A forthcoming portrait of America Waldo Bogle, who is in the history of the Waldo family, hovers on the edge of the history of the Meyer Farm parcel, and whose marriage Bush rudely criticized in deeply racist terms, will have real connections. The gallery space - inside his house! - is named for her also. That will be moving and tremendous to see.

And further inside the paper also was an unpacking of a photographic portrait.

History column today

It was great to read.

We'll quibble with a tiny detail of autoist triumphalism and retrojection, though.

Referring to a document from 1898, it says

The term gardener here may be a bit deceiving. Anyone with 400 bushels of potatoes is no backyard, hobby gardener. He was more likely working as a truck farmer — a specialist in vegetables that are grown to be sent to market elsewhere. The “garden truck” he mentions likely has nothing to do with a pickup, but rather his produce.

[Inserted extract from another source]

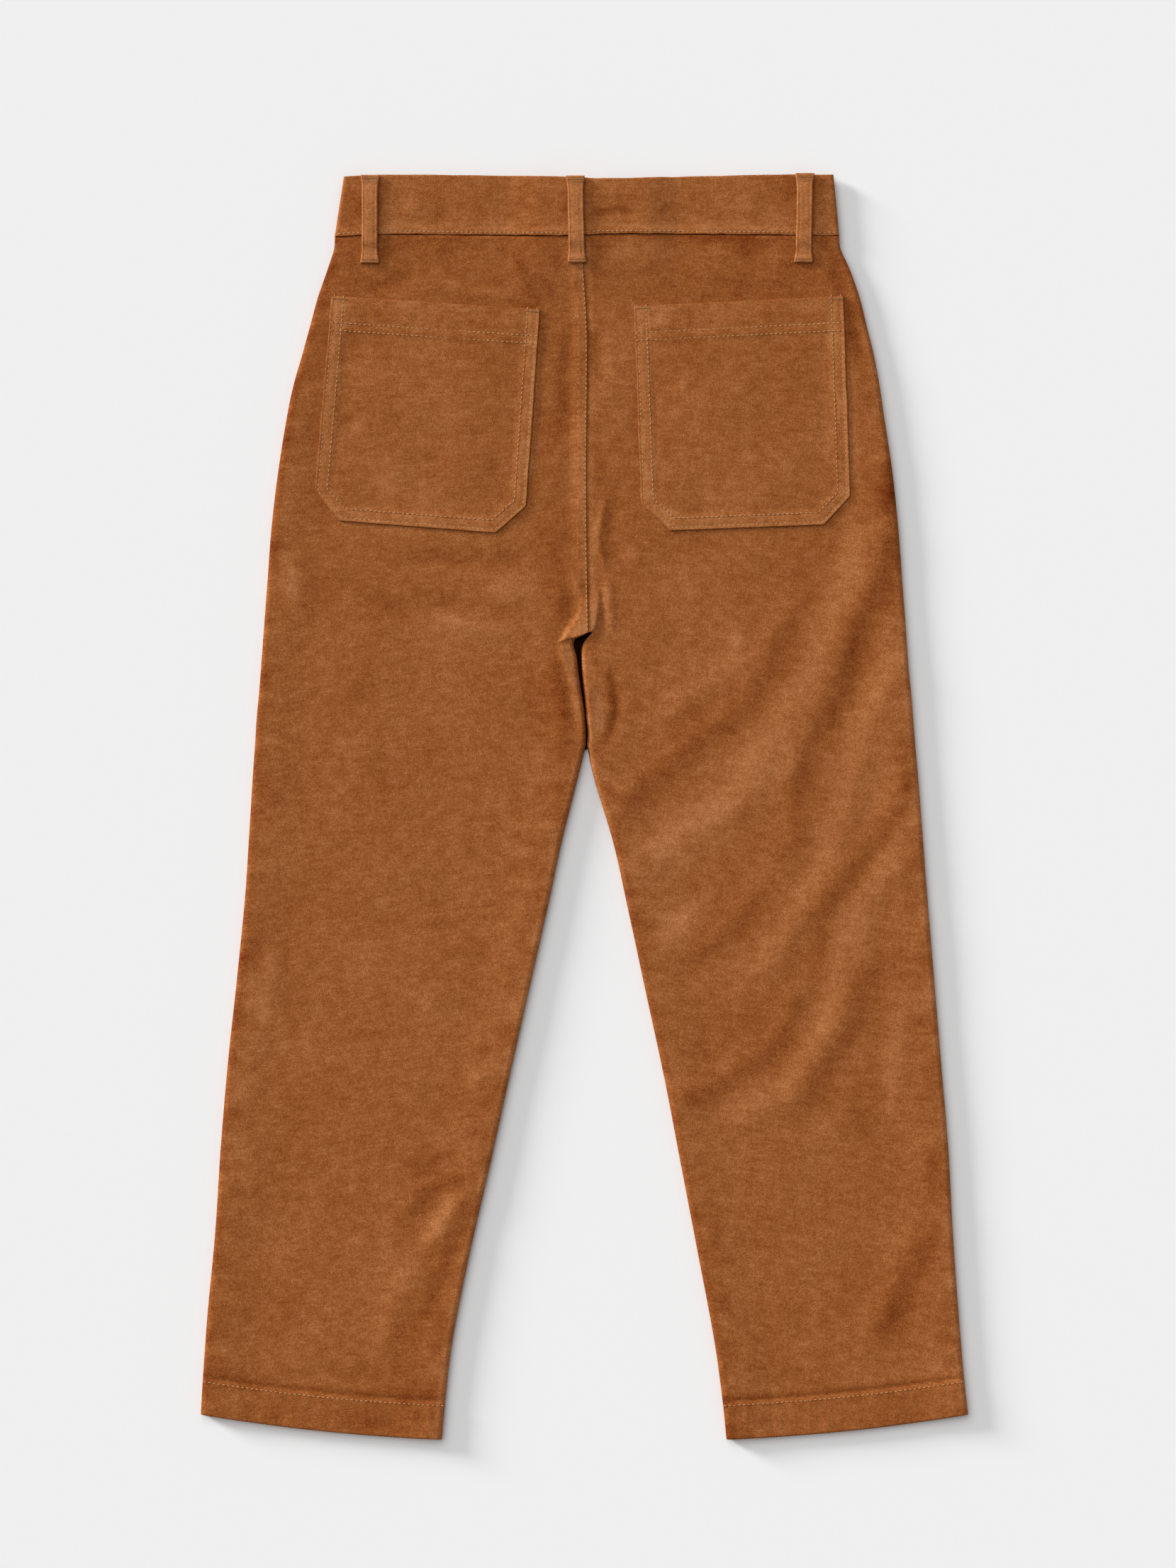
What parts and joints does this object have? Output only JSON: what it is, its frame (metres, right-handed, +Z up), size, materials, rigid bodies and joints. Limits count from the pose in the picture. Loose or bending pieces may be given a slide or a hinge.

"Likely" is not at all necessary! There should be no guesswork here. "Truck" predates the motorized truck or pickup. 

Salem's first car came in 1903. Here's a discussion from 1899.

February 3rd, 1899

A couple of months later in a national piece, they talked about the problem of market roads

There are already several main roads on [Long Island] that are first-class; but the truck gardeners there who supply the New York market...want more macadamized ways, in order to read the stations quickly with big loads without too much wear and tear on rigs and teams.
Truck ads, 1892 and 1896
Chemawa American, April 3rd, 1903

Truck didn't come primarily to imply a motorized vehicle for more than a decade. Even in 1919 it was still plausible to compare "motortruck hauls" with "wagon hauls" and to see a need to argue for "motor trucks."

January 1st, 1919

The paper was a delight to read this morning. 

Last month you may have seen the Neiman Labs piece, "The scale of local news destruction in Gannett’s markets is astonishing." Subscribe harder isn't going to save the paper from the corporate pillaging. But even without any investigative journalism in these three articles, together they are a reminder of the pleasures of a traditional newspaper and its bundled content.

Addendum, June 17th, 2023

Yesterday the paper had a preview of Juneteenth events, and one of them was the official opening of the Waldo Bogle Gallery at Bush House and the painting of America Waldo Bogle and her family.

Friday paper

Detail, with Waldo-Bogle portrait, SJ

The photograph on which it was based
(Breaking Chains, by R. Gregory Nokes)

3 comments:

Salem Breakfast on Bikes said...

Rereading the Bush House piece: It is striking that Bush isn't mentioned as the founder of the Statesman, the very paper in which the article appears. That's quite an elision! And in contrast with the Oregonian's big package last fall on the racism of Henry Pittock and Harvey Scott and its expression in that paper.

Susann Kaltwasser said...

I was on the North Downtown Plan committee. The project took place right about the time the big mixed use project on Broadway and the concept was all the rage. However, Truit was in the midst of a big new venture to do freeze dried fruit with Kellogg, so the City did not want to offend. The language in the final plan was very cautious. But also at play was some troubles with the Broadway project and the fact that the concept was not accepted as quickly as hoped. But mixed use has lots of issue to overcome if the whole area does not transition together like South Block further north did. Can you imagine the hassle of crossing those railroad tracks to get to anywhere by foot?

On the Gannett newspaper story, have your read, "The Chain Gang" by Richard McCord? It exposed what Gannett did/is going. Before its time in predicting the demise of local papers.

Salem Breakfast on Bikes said...

(Added more on the Waldo Bogle Gallery at Bush House.)